Exercise aim :: Print exactly the part opening with the line containing "const material = new" and closing with the line containing "cad_parts[node].hide_render = cad_parts[node].hide_viewport", with both of those lines included.
== == ==
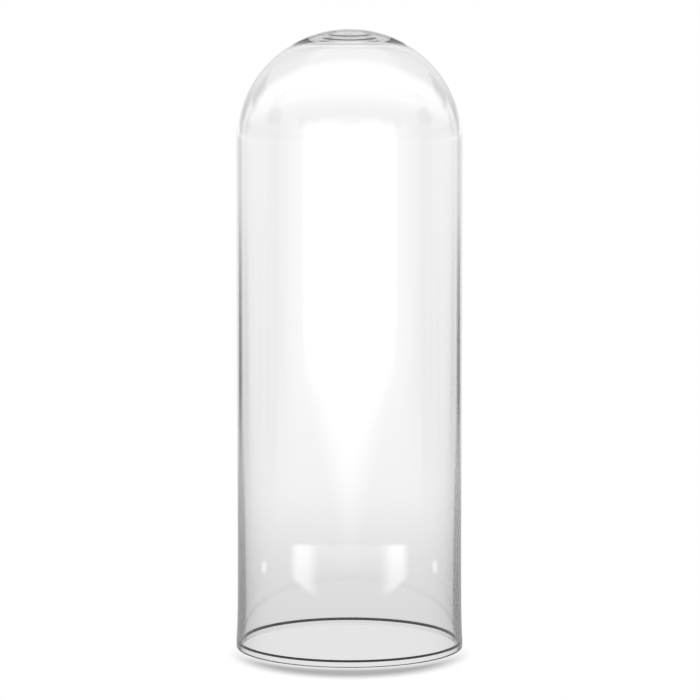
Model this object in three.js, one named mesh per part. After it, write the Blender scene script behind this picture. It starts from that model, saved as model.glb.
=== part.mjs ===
// Bell jar dome: a tall display cover, open underneath, blown as one piece of clear glass.
// Millimetres, +Z up. The origin is the centre of the circle that the rim rests on.
import * as THREE from "three";

// Driving dimensions of the outside.
const HEIGHT = 600; // from the resting plane to the top of the crown
const WALL_RADIUS = 109; // outside of the straight wall, and of the hemispherical crown
const LIP_RADIUS = 110.5; // outside of the flared lip at its widest
const LIP_HEIGHT = 6.5; // height at which the lip is widest
const FLARE_LENGTH = 22; // height over which the flare dies away by a factor of e

// Glass thickness. It runs thicker towards the foot, and thins again in the mouth, which opens a little.
const THIN_GLASS = 2.9; // in the upper wall, and in the crown but for its gather
const FOOT_GLASS = 3.9; // at the foot, but for the mouth's opening and the bead
const FOOT_TAPER_LENGTH = 130; // height over which the extra glass at the foot dies away by a factor of e
const MOUTH_OPENING = 0.1; // glass that the mouth loses where it opens
const MOUTH_LENGTH = 14; // height over which it does

// The bead that thickens the rim inward, under a sloping shoulder, and its flat land between two rounded edges.
const SHOULDER_TOP = 7.0; // height at which the shoulder meets the wall
const SHOULDER_FOOT = 4.6; // height at which it meets the bead's upright face
const BEAD_GLASS = 1.8; // extra glass of the bead
const OUTER_ROUND = 0.6; // radius of the land's outer edge
const INNER_ROUND = 1.0; // radius of its inner edge

// The gather in the crown: a round pad of thicker glass, and the drop that hangs from the middle of it.
const GATHER_GLASS = 4.0; // extra glass of the pad
const GATHER_SPREAD = THREE.MathUtils.degToRad(19); // angle from the axis over which the pad fades
const GATHER_SHARPNESS = 3; // how suddenly it fades
const DROP_GLASS = 3.0; // extra glass of the drop, on the axis
const DROP_SPREAD = THREE.MathUtils.degToRad(11.5); // angle from the axis at which the drop ends

// Faceting.
const SEGMENTS_AROUND = 64;
const SEGMENTS_PER_ROUND = 3; // along each rounded edge of the land
const LIP_STEPS = 2; // below the shoulder, along it, and above it
const WALL_STEPS = 9;
const CROWN_STEPS = 14;

const SPRING_HEIGHT = HEIGHT - WALL_RADIUS; // where the straight wall meets the crown
const LIP_TOP = 2 * SHOULDER_TOP; // where the closer steps of the lip end

// Extra radius of the lip at a height, on both faces of the wall.
function flare(z) {
  return (LIP_RADIUS - WALL_RADIUS) * Math.exp(-Math.max(z - LIP_HEIGHT, 0) / FLARE_LENGTH);
}

function wallGlass(z) {
  const foot = (FOOT_GLASS - THIN_GLASS) * Math.exp(-z / FOOT_TAPER_LENGTH);
  const mouth = MOUTH_OPENING * Math.exp(-((z / MOUTH_LENGTH) ** 2));
  const bead = BEAD_GLASS * THREE.MathUtils.clamp((SHOULDER_TOP - z) / (SHOULDER_TOP - SHOULDER_FOOT), 0, 1);
  return THIN_GLASS + foot - mouth + bead;
}

// Thickness of the crown at an angle from the axis, running into the wall's at a right angle to it.
function crownGlass(angle) {
  const gather = GATHER_GLASS * Math.exp(-((angle / GATHER_SPREAD) ** GATHER_SHARPNESS));
  const drop = DROP_GLASS * Math.max(1 - (angle / DROP_SPREAD) ** 2, 0);
  return wallGlass(SPRING_HEIGHT) + gather + drop;
}

const outerWall = (z) => new THREE.Vector2(WALL_RADIUS + flare(z), z);
const innerWall = (z) => new THREE.Vector2(WALL_RADIUS + flare(z) - wallGlass(z), z);

// A point of the crown at an angle from the axis, a depth of glass below its outside.
function crownPoint(angle, depth) {
  const radius = WALL_RADIUS - depth;
  return new THREE.Vector2(radius * Math.sin(angle), SPRING_HEIGHT + radius * Math.cos(angle));
}

// Evenly spaced values from one end up to the other, without the last.
function steps(from, to, count) {
  return Array.from({ length: count }, (_, i) => THREE.MathUtils.lerp(from, to, i / count));
}

// Heights from one end of the wall to the other: both ends of the shoulder, and closer together near the lip.
function wallHeights(lowest) {
  return [
    ...steps(lowest, SHOULDER_FOOT, LIP_STEPS),
    ...steps(SHOULDER_FOOT, SHOULDER_TOP, LIP_STEPS),
    ...steps(SHOULDER_TOP, LIP_TOP, LIP_STEPS),
    ...steps(0, 1, WALL_STEPS).map((share) => LIP_TOP + (SPRING_HEIGHT - LIP_TOP) * share ** 1.6),
  ];
}

// Points of one rounded edge of the land, from just after its end on the wall to its end on the land.
function roundedEdge(centreRadius, round, fromAngle, toAngle) {
  const points = [];
  for (let i = 1; i <= SEGMENTS_PER_ROUND; i++) {
    const angle = THREE.MathUtils.lerp(fromAngle, toAngle, i / SEGMENTS_PER_ROUND);
    points.push(new THREE.Vector2(centreRadius + round * Math.cos(angle), round + round * Math.sin(angle)));
  }
  return points;
}

// The profile runs from the axis down the inside, round the lip, and back up the outside to the axis.
function profile() {
  const crownAngles = steps(Math.PI / 2, 0, CROWN_STEPS);
  const inside = wallHeights(INNER_ROUND).map(innerWall);
  const outside = wallHeights(OUTER_ROUND).map(outerWall);
  const insideCrown = crownAngles.map((angle) => crownPoint(angle, crownGlass(angle)));
  const outsideCrown = crownAngles.map((angle) => crownPoint(angle, 0));
  const innerEdge = roundedEdge(inside[0].x + INNER_ROUND, INNER_ROUND, Math.PI, 1.5 * Math.PI);
  const outerEdge = roundedEdge(outside[0].x - OUTER_ROUND, OUTER_ROUND, 0, -0.5 * Math.PI);
  return [
    new THREE.Vector2(0, HEIGHT - crownGlass(0)),
    ...insideCrown.reverse(),
    ...inside.reverse(),
    ...innerEdge,
    ...outerEdge.reverse(),
    ...outside,
    ...outsideCrown,
    new THREE.Vector2(0, HEIGHT),
  ];
}

function glassDome() {
  const geometry = new THREE.LatheGeometry(profile(), SEGMENTS_AROUND);
  geometry.rotateX(Math.PI / 2); // the lathe turns about Y, and the dome stands along Z
  const material = new THREE.MeshStandardMaterial({
    color: 0xe6e9ea,
    roughness: 0.02,
    metalness: 0,
    transparent: true,
    opacity: 0.25,
    side: THREE.DoubleSide,
  });
  const mesh = new THREE.Mesh(geometry, material);
  mesh.name = "glass_dome";
  return mesh;
}

const bellJar = new THREE.Group();
bellJar.add(glassDome());

export default bellJar;
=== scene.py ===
"""Bell jar dome in clear blown glass, standing open-side down on a pale studio floor.

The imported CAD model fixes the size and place. The CAD dome is faceted, so a smooth dome of the same profile
stands for it here. Lengths are in metres, with +Z up.
"""

import math

import bpy
import numpy as np
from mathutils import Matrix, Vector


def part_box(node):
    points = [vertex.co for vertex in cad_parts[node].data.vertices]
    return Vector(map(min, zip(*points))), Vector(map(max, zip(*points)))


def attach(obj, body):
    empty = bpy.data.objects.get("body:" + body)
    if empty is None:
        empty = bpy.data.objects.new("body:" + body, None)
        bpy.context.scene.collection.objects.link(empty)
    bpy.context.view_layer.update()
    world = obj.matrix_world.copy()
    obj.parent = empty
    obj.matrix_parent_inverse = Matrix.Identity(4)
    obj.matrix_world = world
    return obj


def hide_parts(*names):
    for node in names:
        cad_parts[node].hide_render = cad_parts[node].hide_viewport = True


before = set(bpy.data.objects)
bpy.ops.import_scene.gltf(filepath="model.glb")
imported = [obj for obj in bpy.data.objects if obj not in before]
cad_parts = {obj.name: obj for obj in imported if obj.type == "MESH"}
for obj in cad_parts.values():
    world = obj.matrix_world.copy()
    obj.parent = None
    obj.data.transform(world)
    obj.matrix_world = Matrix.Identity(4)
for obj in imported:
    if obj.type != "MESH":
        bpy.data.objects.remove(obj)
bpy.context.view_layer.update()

MM = 0.001

# The outside of the dome, from the CAD node's box.
LOW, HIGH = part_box("glass_dome")
HEIGHT = HIGH.z
LIP_RADIUS = HIGH.x
LIP_FLARE = 1.5 * MM  # how far the lip stands out from the straight wall
WALL_RADIUS = LIP_RADIUS - LIP_FLARE
SPRING_HEIGHT = HEIGHT - WALL_RADIUS
LIP_HEIGHT = 6.5 * MM  # height at which the lip is widest
FLARE_LENGTH = 22 * MM  # height over which the flare dies away by a factor of e

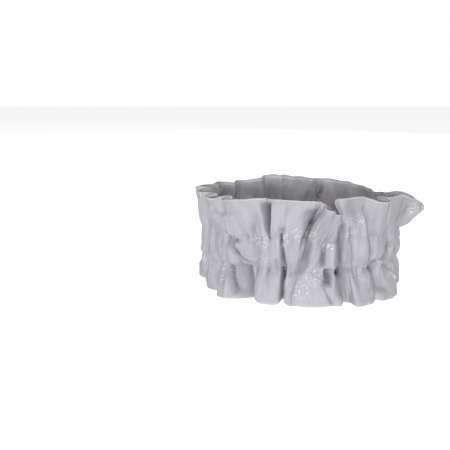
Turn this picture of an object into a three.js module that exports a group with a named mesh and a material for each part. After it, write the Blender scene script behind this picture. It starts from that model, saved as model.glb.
== == ==
Correct response ::
  const material = new THREE.MeshStandardMaterial({
    color: 0xe6e9ea,
    roughness: 0.02,
    metalness: 0,
    transparent: true,
    opacity: 0.25,
    side: THREE.DoubleSide,
  });
  const mesh = new THREE.Mesh(geometry, material);
  mesh.name = "glass_dome";
  return mesh;
}

const bellJar = new THREE.Group();
bellJar.add(glassDome());

export default bellJar;
=== scene.py ===
"""Bell jar dome in clear blown glass, standing open-side down on a pale studio floor.

The imported CAD model fixes the size and place. The CAD dome is faceted, so a smooth dome of the same profile
stands for it here. Lengths are in metres, with +Z up.
"""

import math

import bpy
import numpy as np
from mathutils import Matrix, Vector


def part_box(node):
    points = [vertex.co for vertex in cad_parts[node].data.vertices]
    return Vector(map(min, zip(*points))), Vector(map(max, zip(*points)))


def attach(obj, body):
    empty = bpy.data.objects.get("body:" + body)
    if empty is None:
        empty = bpy.data.objects.new("body:" + body, None)
        bpy.context.scene.collection.objects.link(empty)
    bpy.context.view_layer.update()
    world = obj.matrix_world.copy()
    obj.parent = empty
    obj.matrix_parent_inverse = Matrix.Identity(4)
    obj.matrix_world = world
    return obj


def hide_parts(*names):
    for node in names:
        cad_parts[node].hide_render = cad_parts[node].hide_viewport = True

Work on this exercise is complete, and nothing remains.